En el fragmento de hoy podemos ver reflejado como en un espejo nuestro propio vivir.

Dos de los discípulos de Jesús, dos de sus amigos, huyen, se alejan del lugar donde tanto habían soñado. Habían escuchado que el Reino estaba cerca, que los pobres serían dueños de la tierra, que su llanto se convertiría en gozo, pero todo acabó en nada, ahora todo había terminado por eso se vuelven a su pueblo. Permanecer en la ciudad donde su Maestro había armado tanto revuelo era, además de peligroso, seguir rumiando el fracaso. Los dos caminantes arrastran el peso de la frustración; la desesperanza ha podido con ellos. Es mejor volver a la tranquilidad de antaño, a la rutina de sus antiguas tareas, a la rutina de siempre la cual nunca debieron abandonar.

Estos sentimientos también a nosotros pueden acosarnos.  Ser seguidores de Jesús, empeñados en pasar haciendo el bien, en trabajar porque triunfen la justicia y el amor, soñar un mundo que para todos sea mejor y comprobar cómo el dolor, la iniquidad y el desafuero campan como señores y dueños de todos los ámbitos de la vida. Comprobar cómo ni tan siquiera nosotros mismos logramos mejorar, nos sumerge en el desaliento. ¿No será mejor volver a lo de antaño, cuando no teníamos noticia de Dios y por tanto no nos dolía su silencio?

Pero los dos discípulos que camino de Emaús tratan de olvidar no dejan de hablar, de recordar lo que iban dejando atrás. Tampoco nosotros logramos alejarnos y abandonar nuestros primeros sueños. El encuentro con Jesús nos marcó. Y en nuestro camino, pese a sentimientos de cansancio y desaliento, pese al bagaje de nuestras rutinas siempre queda un resquicio para la añoranza:

 

“Recuerdo otros tiempos

y desahogo mi alma conmigo:

cómo marchaba a la cabeza del grupo,

hacia la casa de Dios” (Salmo 41)

 

Esa añoranza, ese imposible olvido puede ser el resquicio por el que, como a los peregrinos hacia Emaús, se cuele un acompañante, precisamente aquel del que nos intentamos olvidar. “¿Qué conversación es esa que traéis por el camino?” “¡Qué necios y torpes sois…!”

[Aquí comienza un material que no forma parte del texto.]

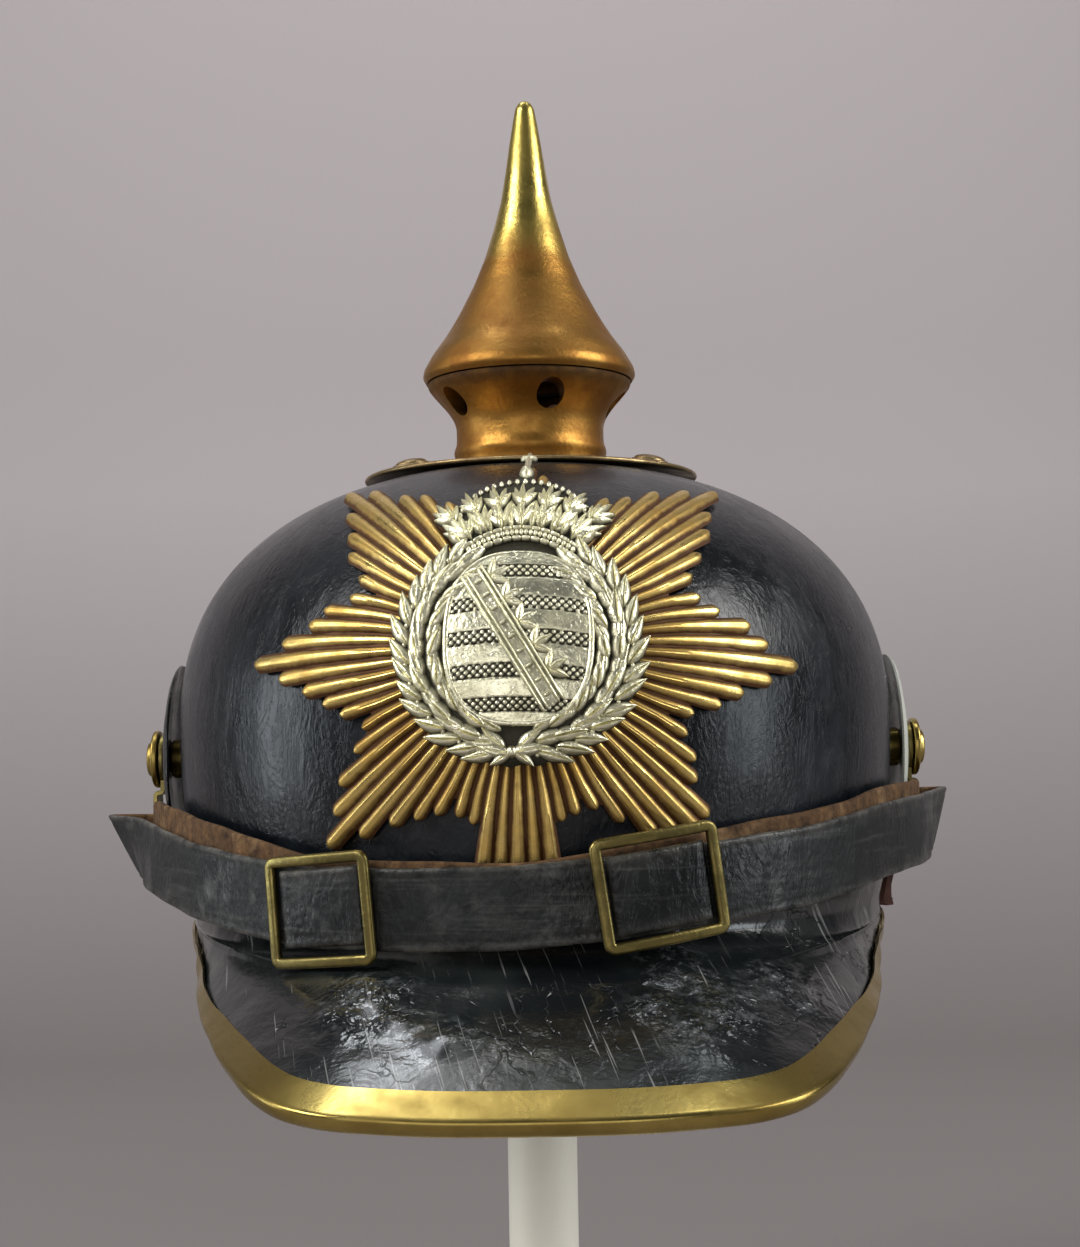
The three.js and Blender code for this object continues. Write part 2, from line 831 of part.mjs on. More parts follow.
function chinStrap() {
  const turns = spread(-88, 88, strapSteps);
  const inner = turns.map(innerStation).reverse();
  const loop = [...turns.map(outerStation), ...strapFold(1), ...inner, ...strapFold(-1).reverse()];
  const sections = loop.map((station, i) => {
    const before = loop[(i + loop.length - 1) % loop.length].plan;
    const after = loop[(i + 1) % loop.length].plan;
    const along = after.clone().sub(before).normalize();
    const out = new THREE.Vector3(along.y, -along.x, 0);
    const lean = leanAt(station.plan);
    const corner = (away, down) =>
      station.plan
        .clone()
        .addScaledVector(out, away)
        .setZ(rimZ + station.top - down)
        .add(new THREE.Vector3(lean * (1 - (2 * down) / strapWidth), 0, 0));
    const half = strapWall / 2;
    return [corner(half, 0), corner(half, strapWidth), corner(-half, strapWidth), corner(-half, 0)];
  });
  return sweepSections(sections, null);
}

/** Rectangular frame bent along the strap's outer run. */
function buckleFrame(turn, middleUp, tilt) {
  const near = outerRunOffset + strapWall / 2 + clearance;
  const [across, along] = crownAxes(rimZ);
  const radius = Math.hypot(along * Math.sin(turn * degrees), across * Math.cos(turn * degrees)) + near;
  const place = (x, y, out) => {
    const spun = new THREE.Vector2(x, y).rotateAround(new THREE.Vector2(), tilt * degrees);
    return besideRim(turn + spun.x / radius / degrees, near + out, middleUp + spun.y);
  };
  const sides = 5;
  const corners = [[-1, -1], [1, -1], [1, 1], [-1, 1]];
  const sections = corners.flatMap(([x0, y0], i) => {
    const [x1, y1] = corners[(i + 1) % corners.length];
    return spread(0, 1, sides).slice(0, -1).map((share) => {
      const [x, y] = [lerp(x0, x1, share), lerp(y0, y1, share)];
      const outside = [x * buckleWidth / 2, y * buckleHeight / 2];
      const inside = [x * (buckleWidth / 2 - buckleBar), y * (buckleHeight / 2 - buckleBar)];
      const outer = [place(...outside, 0), place(...outside, buckleWall)];
      return [...outer, place(...inside, buckleWall), place(...inside, 0)];
    });
  });
  return sweepSections(sections, null);
}

// The stand

const padTopZ = crownTopZ - crownWall - clearance;

/** Height of the crown's inside above a point off the axis, at its lowest round the ring. */
function innerDomeAt(radius) {
  const share = radius / (halfWidth - crownWall);
  return widestZ + (domeRise - crownWall) * (1 - share ** roundness) ** (1 / roundness);
}

function standPad() {
  const bottom = padTopZ - padDepth;
  const radii = spread(0, padRadius - padEdge, 2);
  const dome = radii.map((radius) => [radius, innerDomeAt(radius) - 2 * clearance]);
  return turned([
    [0, bottom],
    [padRadius, bottom],
    [padRadius, bottom + padEdge],
    ...dome.reverse(),
  ]);
}

function standPost() {
  const bottom = baseThickness + clearance;
  const top = padTopZ - padDepth - clearance;
  return turned([
    [0, bottom],
    [postRadius, bottom],
    [postRadius, top],
    [0, top],
  ]);
}

function standBase() {
  return turned([
    [0, 0],
    [baseRadius, 0],
    [baseRadius, baseThickness * 0.7],
    [baseRadius - baseThickness * 0.3, baseThickness],
    [0, baseThickness],
  ]);
}

// Materials

function material(color, roughness, metalness) {
  return new THREE.MeshStandardMaterial({ color, roughness, metalness });
}

const blackLeather = material(0x14161a, 0.4, 0);
const visorLeather = material(0x0e1013, 0.25, 0);
const strapLeather = material(0x2c2e30, 0.7, 0);
const warmBrass = material(0x9a7433, 0.3, 1);
const redBrass = material(0x7d5228, 0.35, 1);
const goldBrass = material(0xc09038, 0.3, 1);
const oliveBrass = material(0x6a5f2a, 0.4, 1);
const nickelSilver = material(0xb9bda6, 0.35, 1);
const darkLacquer = material(0x0b0b0c, 0.3, 0);
const whiteLacquer = material(0xd8dacb, 0.35, 0);
const whitePaint = material(0xd4d4cc, 0.6, 0);

// Assembly

const helmet = new THREE.Group();

function put(name, geometry, finish) {
  const mesh = new THREE.Mesh(geometry, finish);
  mesh.name = name;
  helmet.add(mesh);
  return mesh;
}

put("crown_shell", crownShell(), blackLeather);
put("front_visor", frontVisor(), visorLeather);
put("visor_trim", visorTrim(), warmBrass);
put("rear_visor", rearVisor(), visorLeather);
put("rear_spine", rearSpine(), warmBrass);
put("base_plate", basePlate(), warmBrass);

for (const [i, side] of [1, -1].entries()) {
  for (const [j, end] of [-1, 1].entries()) {
    const radius = plateRadius - studInset;
    const stud = put(`base_stud_${1 + i * 2 + j}`, baseStud(), warmBrass);
    stud.position.set(
      side * radius * Math.sin(studTurn * degrees),
      end * radius * Math.cos(studTurn * degrees),
      plateTopAt(radius - studRadius) + clearance,
    );
  }
}

put("spike_neck", spikeNeck(), redBrass);
put("spike_cone", spikeCone(), redBrass);
put("star_plate", starPlate(), goldBrass);
put("arms_overlay", armsOverlay(), nickelSilver);

for (const [name, side, lacquer] of [["left", -1, darkLacquer], ["right", 1, whiteLacquer]]) {
  const postZ = rimZ + sideValue(postAboveRim, side);
  const disc = put(side < 0 ? "cockade_dark" : "cockade_white", cockade(), lacquer);
  disc.rotation.y = (side * Math.PI) / 2;
  disc.position.set(side * cockadeRimX, 0, postZ);
  const post = put(`side_post_${name}`, sidePost(), warmBrass);
  post.rotation.y = (side * Math.PI) / 2;
  post.position.set(0, 0, postZ);
  const lug = put(`strap_lug_${name}`, strapLug(), oliveBrass);
  if (side < 0) lug.rotation.z = Math.PI;
  lug.position.set(0, 0, postZ);
}

put("chin_strap", chinStrap(), strapLeather);
put("buckle_left", buckleFrame(...leftBuckle), oliveBrass);
put("buckle_right", buckleFrame(...rightBuckle), oliveBrass);
put("stand_base", standBase(), whitePaint);
put("stand_post", standPost(), whitePaint);
put("stand_pad", standPad(), whitePaint);

export default helmet;
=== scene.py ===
"""Looks for a spiked leather helmet with brass fittings, set on a plain stand.

Every piece is worked out with numpy in millimetres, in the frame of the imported
model, and put into its mesh in metres. +Z is up and the front faces -Y. A turn
is in degrees round the upright axis: 0 is the front, 90 the side at +X.
"""
import logging
import math
from dataclasses import dataclass, field
from enum import Enum

import bpy
import numpy as np
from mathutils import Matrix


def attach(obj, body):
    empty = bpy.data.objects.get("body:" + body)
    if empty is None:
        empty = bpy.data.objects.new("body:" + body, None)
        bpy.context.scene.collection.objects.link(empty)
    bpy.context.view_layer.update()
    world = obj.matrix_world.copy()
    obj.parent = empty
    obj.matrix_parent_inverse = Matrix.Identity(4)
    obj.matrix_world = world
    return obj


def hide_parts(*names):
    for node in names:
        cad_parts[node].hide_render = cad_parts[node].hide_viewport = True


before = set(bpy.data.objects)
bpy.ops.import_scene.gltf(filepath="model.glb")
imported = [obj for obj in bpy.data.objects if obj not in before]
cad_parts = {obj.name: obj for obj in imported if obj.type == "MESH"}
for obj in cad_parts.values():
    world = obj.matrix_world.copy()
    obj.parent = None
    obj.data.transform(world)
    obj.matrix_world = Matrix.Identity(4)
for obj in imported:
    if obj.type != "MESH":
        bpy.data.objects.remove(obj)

Array = np.ndarray
Socket = bpy.types.NodeSocket

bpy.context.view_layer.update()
MM = 0.001
# The axis itself is left open by these radii, in millimetres, so that no face collapses
NEAR_AXIS = 0.03
LEAST_RADIUS = 0.02
RIB_WIDTH = 0.16
LOG = logging.getLogger("helmet")


# Curves and tables

def read_rows(rows: tuple, at: Array, column: int, blur: float = 0.0) -> Array:
    """Value of a table at given places, averaged over a small span so that its corners are round.

    Args:
        rows: Rows whose first column rises.
        at: Places to read.
        column: Column to read.
        blur: Half the span, in units of the first column.

    Returns:
        An array like at: the straight-line value, weighted by a raised cosine over at +- blur.
    """
    table = np.array(rows, float)
    at = np.asarray(at, float)
    if blur <= 0:
        return np.interp(at, table[:, 0], table[:, column])
    steps = np.linspace(-1, 1, 13)
    weights = 1 + np.cos(math.pi * steps)
    values = [np.interp(at + s * blur, table[:, 0], table[:, column]) for s in steps]
    return np.tensordot(weights / weights.sum(), np.array(values), 1)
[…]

Si estamos cansados y con un cierto desaliento, al igual que lo estaban los dos discípulos. También, como ellos, escuchemos la palabra de Jesús y sentiremos arder nuestro corazón y se caerá la venda de nuestros ojos y reconoceremos a Jesús hasta en lo más nimio, en el partir el pan. Renacidos a la alegría Pascual, regresaremos presurosos a los amigos y con, alborozados gritaremos a todo el mundo, que vive, que está con nosotros y que con él serán buenas todas las cosas, todos los aconteceres.

Vueltos a la comunidad, con el corazón ardiendo por la emoción del encuentro uniremos nuestras voces y todos juntos repetiremos: “¡era verdad, ha resucitado!”

El desencanto y la frustración serán ahora euforia, alegría y convencimiento.